W3 - Using The Result Of Genetic Studies Flashcards
What are the two large data analysis techniques?
GWAS
– Identify loci in the genome associated with a phenotype/disease - identifies millions of SNPs then use stats for identification of disease to pinpoint loci.
RNAseq
– Take a sample tissue and sequence all the RNA to provide a snapshot of gene expression levels
What are the difficulties of using GWAS data?
Large GWAS for complex diseases detect many loci
– Prioritisation - so thinking which area we need to focus on.
90% of GWAS SNPs are in non-coding regions of the genome
– Causal genes?
What is the mechanism of action explaining the association?
– Tissue/cell type?
– Molecular mechanism?
What is Linkage Disequilibrium?
Where alleles (DNA markers) occur together more often than can be accounted for by chance because of their physical proximity on a chromosome.
This is to do with the crossing over and recombination. The further away the loci, the more chance of cross-overs and if close together, more chance of being inherited togethe. If it were in linkage equilibrium, there would be a 50% change of two loci being inherited at the same time.
What is RNAseq data?
Looking to see which genes have more or fewer mRNA copies present.
Relative expression data for every gene
Need to set significance threshold
– P-value
– Fold change
Novel, allele specific expression, and
alternative transcripts may be identified
What is the osteocyte transcriptome?
Same cell type at different locations show different transcriptomes
>100 novel transcripts identified
Distinct pattern of different expressed genes in different tissues/cell types
What are the other applications of RNAseq?
Cell populations response to treatments
How gene expression changes through development or under disease conditions
Single cell transcriptome analysis
What are the difficulties of using RNAseq data?
Many expression changes likely to be found
– Difficult to differentiate real from methodological artifacts
Transcriptome is a snapshot of expression in a specific cell/tissue and at a specific time
Identification of differential expression does not provide biological reasoning
How useful are GWAS and RNA sequencing in when it comes to complex diseases and large data sets?
GWAS
Identifies associations across
whole genome
Large number of loci
Doesn’t identify causal variants or
genes
Doesn’t identify cell
type/tissue/developmental stage
RNA Sequencing
Transcriptome of single cell/tissue
type
Large number of differentially
expressed genes
Misses changes in other cell types
or stages of development
Doesn’t identify reason for
differential gene expression
What is a pathway analysis?
You can take a list from a large data set and see which genes are enriched and related.
What is personalised medicine?
Applying the results of genetic studies to the healthcare management of an individual
– Predict and prevent disease
– Diagnosis
– Personalised interventions
What is GWAS loci relating to biological reasons?
Links loci to disease traits.
-Causal mutation/gene for each loci
-Genes or pathways identifying with disease
-Prioritising what to investigate further
- Validating findings.
What are difficulties linking loci to gene?

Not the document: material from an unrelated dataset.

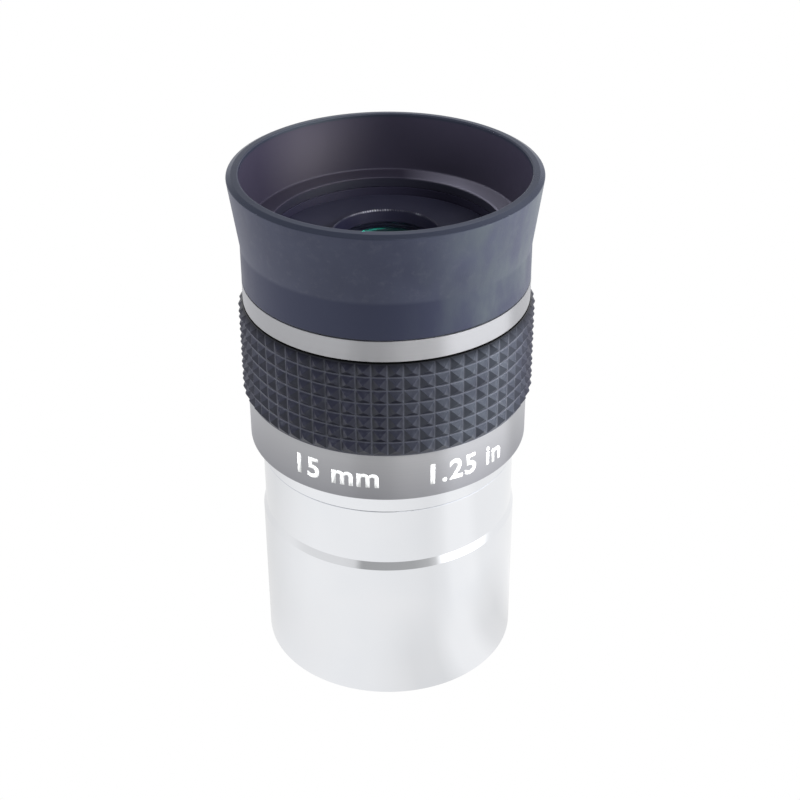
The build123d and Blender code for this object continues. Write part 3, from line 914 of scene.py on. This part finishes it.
def make_lens_cell(black):
    """Cell that holds both doublets, with the flange seen inside the eyecup."""
    outline = [
        (STOP_BORE, CELL_BOTTOM),
        (STOP_BORE, STOP_BORE_TOP),
        (RETAINER_BORE, STOP_BORE_TOP),
        (RETAINER_BORE, RETAINER_BORE_TOP),
        (FIELD_BORE, RETAINER_BORE_TOP),
        (FIELD_BORE, SPACER_SEAT),
        (EYE_LENS_BORE, SPACER_SEAT),
        (EYE_LENS_BORE, BEZEL_SEAT),
        (BEZEL_BORE, BEZEL_SEAT),
        (BEZEL_BORE, CELL_TOP),
        (CELL_FLANGE_RADIUS, CELL_TOP),
        (CELL_FLANGE_RADIUS, CELL_FLANGE_BOTTOM),
        (CELL_RADIUS, CELL_FLANGE_BOTTOM),
        (CELL_RADIUS, CELL_BOTTOM),
    ]
    cell = lathe("black_lens_cell", rounded_outline(outline, 0.06), black)
    return standing_for(cell, "housing", "black_metal", "lens_cell")


def make_bezel(black):
    """Raised ring round the eye lens, with fine grooves on its outside."""
    outline = [
        (EYE_LENS_BORE, BEZEL_BOTTOM),
        (EYE_LENS_BORE, BEZEL_LIP),
        (BEZEL_APERTURE, BEZEL_LIP),
        (BEZEL_MOUTH, BEZEL_TOP),
        (BEZEL_RADIUS - 0.02, BEZEL_TOP, 0.1),
    ]
    for groove in range(BEZEL_GROOVES):
        top = BEZEL_TOP - BEZEL_FIRST_GROOVE - groove * BEZEL_GROOVE_PITCH
        outline.append((BEZEL_RADIUS, top, 0.02))
        outline.append((BEZEL_RADIUS - BEZEL_GROOVE_DEPTH, top - BEZEL_GROOVE_WIDTH / 2, 0.02))
        outline.append((BEZEL_RADIUS, top - BEZEL_GROOVE_WIDTH, 0.02))
    outline.append((BEZEL_RADIUS, BEZEL_BOTTOM))
    bezel = lathe("black_eye_bezel", rounded_outline(outline, 0.05), black)
    return standing_for(bezel, "housing", "black_metal", "eye_bezel")


def surface_height(curve, vertex, out):
    """Height of a spherical surface at a distance from the axis. A positive curve bulges up."""
    size = abs(curve)
    drop = size - sqrt(max(0.0, size * size - out * out))
    return vertex - drop if curve > 0 else vertex + drop


def surface_points(radius, curve, vertex, steps=24):
    """Outline of a spherical surface from the axis out."""
    points = []
    for step in range(steps + 1):
        out = radius * step / steps
        points.append((out, surface_height(curve, vertex, out)))
    return points


def make_lens(node, glass, radius, upper, lower, cement_side, coating, cement, edge_paint):
    """One lens element, with a clear cemented face and a painted edge. Surfaces are (curve, vertex)."""
    top = surface_points(radius, *upper)
    bottom = surface_points(radius, *lower)
    obj = lathe(f"{node}_lens", bottom + top[::-1], coating, LENS_SEGMENTS)
    obj.data.materials.append(cement)
    obj.data.materials.append(edge_paint)
    cemented = upper if cement_side == "upper" else lower
    for polygon in obj.data.polygons:
        out = hypot(polygon.center.x, polygon.center.y) / MM
        face_height = surface_height(*cemented, out)
        if out > radius - FACE_TOLERANCE:
            polygon.material_index = 2
        elif abs(polygon.center.z / MM - face_height) < FACE_TOLERANCE:
            polygon.material_index = 1
    return standing_for(obj, "housing", glass, node)


def make_lenses(crown, flint, cement, edge_paint):
    """Two cemented doublets, the eye lens above and the field lens below."""
    shared = (cement, edge_paint)
    eye_top = (OUTER_CURVE, EYE_LENS_TOP)
    eye_over = (CEMENT_CURVE, EYE_LENS_CEMENT + CEMENT_GAP)
    eye_under = (CEMENT_CURVE, EYE_LENS_CEMENT)
    eye_bottom = (-INNER_CURVE, EYE_LENS_BOTTOM)
    field_top = (INNER_CURVE, FIELD_LENS_TOP)
    field_over = (-CEMENT_CURVE, FIELD_LENS_CEMENT)
    field_under = (-CEMENT_CURVE, FIELD_LENS_CEMENT - CEMENT_GAP)
    field_bottom = (-OUTER_CURVE, FIELD_LENS_BOTTOM)
    eye = EYE_LENS_RADIUS
    field = FIELD_LENS_RADIUS
    make_lens("eye_flint", "flint_glass", eye, eye_top, eye_over, "lower", flint, *shared)
    make_lens("eye_crown", "crown_glass", eye, eye_under, eye_bottom, "upper", crown, *shared)
    make_lens("field_crown", "crown_glass", field, field_top, field_over, "lower", crown, *shared)
    make_lens("field_flint", "flint_glass", field, field_under, field_bottom, "upper", flint, *shared)


def make_marking(paint, words, centre_angle):
    """Generic numerals on the lower band, bent round it."""
    curve = bpy.data.curves.new("marking", "FONT")
    curve.body = words
    curve.size = MARK_HEIGHT / CAPITAL_SHARE * MM
    curve.align_x = "CENTER"
    curve.space_character = MARK_SPACING
    curve.offset = MARK_WEIGHT * MM
    curve.resolution_u = 6
    text = bpy.data.objects.new("marking", curve)
    bpy.context.scene.collection.objects.link(text)
    bpy.context.view_layer.update()
    mesh = bpy.data.meshes.new_from_object(text)
    bpy.data.objects.remove(text)
    bm = bmesh.new()
    bm.from_mesh(mesh)
    width = max(v.co.x for v in bm.verts) - min(v.co.x for v in bm.verts)
    cuts = int(width / (MARK_CUT * MM)) + 1
    for cut in range(-cuts, cuts + 1):
        place = Vector((cut * MARK_CUT * MM, 0, 0))
        geometry = bm.verts[:] + bm.edges[:] + bm.faces[:]
        bmesh.ops.bisect_plane(bm, geom=geometry, plane_co=place, plane_no=(1, 0, 0))
    top = bmesh.ops.extrude_face_region(bm, geom=bm.faces[:])
    raised = [v for v in top["geom"] if isinstance(v, bmesh.types.BMVert)]
    for v in raised:
        v.co.z = MARK_LIFT * MM
    for v in bm.verts:
        angle = radians(centre_angle - 90) + v.co.x / (LOWER_BAND_RADIUS * MM)
        raised_by = v.co.z if v.co.z > 0 else -MARK_SINK * MM
        radius = LOWER_BAND_RADIUS * MM + raised_by
        v.co = Vector((radius * cos(angle), radius * sin(angle), MARK_BASE * MM + v.co.y))
    bmesh.ops.recalc_face_normals(bm, faces=bm.faces)
    bm.to_mesh(mesh)
    bm.free()
    name = "marking_" + "".join(c if c.isalnum() else "_" for c in words)
    obj = new_object(name, mesh, paint)
    return standing_for(obj, "housing", "satin_metal")


def finish_cad_node(obj, material):
    """Give a CAD node that stays in view a procedural material and clean shading."""
    obj.data.materials.clear()
    obj.data.materials.append(material)
    obj.data.shade_smooth()
    obj.data.set_sharp_from_angle(angle=radians(30))


# ---------------------------------------------------------------- studio


def round_the_room(nodes, links, direction, table, tint=(1, 1, 1)):
    """Brightness of the surroundings by azimuth, as a share of the peak."""
    share = value_range(nodes, links, azimuth_of(nodes, links, direction), -pi, pi, 0.0, 1.0)
    stops = []
    for azimuth, brightness in table:
        stops.append(((azimuth + 180) / 360, tuple(c * brightness / ROOM_PEAK for c in tint)))
    return ramp(nodes, links, share, stops)


def make_floor():
    """White table. Its reflections fade round the object, and no light reaches it under the barrel."""
    mesh = bpy.data.meshes.new("floor")
    half = TABLE_HALF_WIDTH
    corners = [(-half, -half, 0), (half, -half, 0), (half, half, 0), (-half, half, 0)]
    mesh.from_pydata(corners, [], [(0, 1, 2, 3)])
    floor = new_object("floor", mesh)
    floor.location.z = -TABLE_DROP
    material = bpy.data.materials.new("floor_white")
    material.use_nodes = True
    nodes, links = material.node_tree.nodes, material.node_tree.links
    nodes.remove(nodes["Principled BSDF"])
    place = object_place(nodes)
    distance = axis_distance(nodes, links, place)
    far_part = round_the_room(nodes, links, place, FAR_TABLE)
    near_part = round_the_room(nodes, links, place, NEAR_TABLE)
    edge_part = round_the_room(nodes, links, place, LOW_ROOM)
    near, far = TABLE_NEAR_TO_FAR
    away = value_range(nodes, links, distance, near * MM, far * MM, 0.0, 1.0)
    table_end, room_start = TABLE_TO_ROOM
    past_edge = value_range(nodes, links, distance, table_end * MM, room_start * MM, 0.0, 1.0)
    table = mix_colour(nodes, links, away, near_part, far_part)
    reflected = nodes.new("ShaderNodeEmission")
    links.new(mix_colour(nodes, links, past_edge, table, edge_part), reflected.inputs["Color"])
    reflected.inputs["Strength"].default_value = ROOM_PEAK
    glow = nodes.new("ShaderNodeEmission")
    open_floor = math_node(nodes, links, "GREATER_THAN", distance, TABLE_UNLIT_RADIUS * MM)
    links.new(open_floor, glow.inputs["Strength"])
    seen = nodes.new("ShaderNodeMixShader")
    links.new(nodes.new("ShaderNodeLightPath").outputs["Is Camera Ray"], seen.inputs["Fac"])
    links.new(reflected.outputs["Emission"], seen.inputs[1])
    links.new(glow.outputs["Emission"], seen.inputs[2])
    clear = nodes.new("ShaderNodeBsdfTransparent")
    below = nodes.new("ShaderNodeNewGeometry").outputs["Backfacing"]
    mix = nodes.new("ShaderNodeMixShader")
    links.new(below, mix.inputs["Fac"])
    links.new(seen.outputs["Shader"], mix.inputs[1])
    links.new(clear.outputs["BSDF"], mix.inputs[2])
    links.new(mix.outputs["Shader"], nodes["Material Output"].inputs["Surface"])
    floor.data.materials.append(material)


def make_world():
    """White to the camera. Other rays see a room with a dark front and a bright panel at the right."""
    world = bpy.data.worlds.new("studio")
    bpy.context.scene.world = world
    world.use_nodes = True
    nodes, links = world.node_tree.nodes, world.node_tree.links
    nodes.clear()
    output = nodes.new("ShaderNodeOutputWorld")
    direction = nodes.new("ShaderNodeTexCoord").outputs["Generated"]
    upward = separate(nodes, links, direction)["Z"]
    low_part = round_the_room(nodes, links, direction, LOW_ROOM, LOW_TINT)
    high_part = round_the_room(nodes, links, direction, HIGH_ROOM, HIGH_TINT)
    up = value_range(nodes, links, upward, *LOW_TO_HIGH, 0.0, 1.0)
    room = mix_colour(nodes, links, up, low_part, high_part)
    top_part = round_the_room(nodes, links, direction, TOP_ROOM, HIGH_TINT)
    top = value_range(nodes, links, upward, *HIGH_TO_TOP, 0.0, 1.0)
    room = mix_colour(nodes, links, top, room, top_part)
    overhead = value_range(nodes, links, upward, *TOP_TO_OVERHEAD, 0.0, 1.0)
    dim = tuple(c / ROOM_PEAK for c in OVERHEAD)
    around = nodes.new("ShaderNodeBackground")
    links.new(mix_colour(nodes, links, overhead, room, dim), around.inputs["Color"])
    around.inputs["Strength"].default_value = ROOM_PEAK
    white = nodes.new("ShaderNodeBackground")
    white.inputs["Color"].default_value = (1, 1, 1, 1)
    seen = nodes.new("ShaderNodeLightPath").outputs["Is Camera Ray"]
    mix = nodes.new("ShaderNodeMixShader")
    links.new(seen, mix.inputs["Fac"])
    links.new(around.outputs["Background"], mix.inputs[1])
    links.new(white.outputs["Background"], mix.inputs[2])
    links.new(mix.outputs["Shader"], output.inputs["Surface"])


def aim_light(light, place, target, mirrored):
    """Put a light at a place, facing its target. Only a mirrored light shows in reflections."""
    obj = bpy.data.objects.new(light.name, light)
    bpy.context.scene.collection.objects.link(obj)
    obj.location = place
    aim = Vector(target) - Vector(place)
    obj.rotation_euler = aim.to_track_quat("-Z", "Y").to_euler()
    obj.visible_camera = False
    obj.visible_glossy = mirrored


def make_softbox(name, place, target, size, power, mirrored=False):
    """Soft rectangular lamp."""
    light = bpy.data.lights.new(name, "AREA")
    light.shape = "RECTANGLE"
    light.size, light.size_y = size
    light.energy = power
    aim_light(light, place, target, mirrored)


def make_wall_spot():
    """Narrow warm lamp that lights a patch of the eyecup's inner wall."""
    light = bpy.data.lights.new("wall_spot", "SPOT")
    light.spot_size = radians(WALL_SPOT_ANGLE)
    light.spot_blend = 0.8
    light.energy = WALL_SPOT_POWER
    light.color = WALL_SPOT_COLOUR
    light.shadow_soft_size = WALL_SPOT_RADIUS
    aim_light(light, WALL_SPOT_PLACE, WALL_SPOT_TARGET, mirrored=False)


def make_camera():
    """Camera at its place, aimed at its target and rolled a little."""
    data = bpy.data.cameras.new("camera")
    data.lens = CAMERA_LENS
    data.sensor_width = 36
    data.clip_start = 0.01
    data.clip_end = 10
    camera = bpy.data.objects.new("camera", data)
    bpy.context.scene.collection.objects.link(camera)
    aim = (Vector(CAMERA_TARGET) - Vector(CAMERA_PLACE)).normalized()
    turn = aim.to_track_quat("-Z", "Y").to_matrix()
    roll = Matrix.Rotation(-radians(CAMERA_ROLL), 3, "Z")
    camera.matrix_world = Matrix.Translation(CAMERA_PLACE) @ (turn @ roll).to_4x4()
    bpy.context.scene.camera = camera


# ---------------------------------------------------------------- the scene

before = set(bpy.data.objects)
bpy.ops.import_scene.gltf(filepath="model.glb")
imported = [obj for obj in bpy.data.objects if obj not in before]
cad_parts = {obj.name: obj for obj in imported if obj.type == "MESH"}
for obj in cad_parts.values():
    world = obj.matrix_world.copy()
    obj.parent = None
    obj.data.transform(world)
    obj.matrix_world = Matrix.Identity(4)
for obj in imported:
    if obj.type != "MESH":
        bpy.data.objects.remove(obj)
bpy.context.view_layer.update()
bpy.context.scene.view_settings.view_transform = "Standard"

make_camera()
make_floor()
make_world()
for name, place, size, power in SOFTBOXES:
    make_softbox(name, place, SOFTBOX_TARGET, size, power)
make_softbox(
    "lens_strip", LENS_STRIP_PLACE, LENS_STRIP_TARGET, LENS_STRIP_SIZE, LENS_STRIP_POWER, mirrored=True
)
make_wall_spot()

chrome = chrome_material()
satin = satin_metal_material()
grip_rubber = grip_rubber_material()
cup_rubber = cup_rubber_material()
black = black_metal_material()
crown_glass = lens_material("crown_glass", (0.05, 1.0, 0.85))
flint_glass = lens_material("flint_glass", (0.35, 0.30, 0.60))
paint = marking_material()

make_barrel(chrome)
make_collar(chrome)
make_body(satin)
make_upper_ring(satin)
make_grip(grip_rubber)
make_eyecup(cup_rubber)
make_lens_cell(black)
make_bezel(bezel_material())
make_lenses(crown_glass, flint_glass, cement_material(), lens_edge_material())
for words, centre_angle in MARKINGS:
    make_marking(paint, words, centre_angle)
for node in ("lens_spacer", "lens_retainer", "field_stop"):
    finish_cad_node(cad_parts[node], black)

Linkage Disequilibrium makes it difficult to distinguish causal variant
90% of GWAS SNPs are in non-coding regions
– Regulatory elements
* Promoters, Enhancers, TF binding sites
May act at a distance from effected gene(s)
Need to determine relevant cells/tissues
What is fine mapping?
High resolution study of loci attempting to pinpoint individual variants directly effecting trait
Statistical and probabalistic methods
or comparison to a SNP correlation reference panel
How are causal genes assigned?
Proximity
Non-synonymous exonic change
Chromatin conformation capture
What are the relevant cell types for fine mapping?
Often unclear what are the causal cells
SNP enrichment analysis
– Gene expression
– Regulatory elements
– Open chromatin - likely to indicate genes actively expressed. So you can assign each gene a regulatory activity score.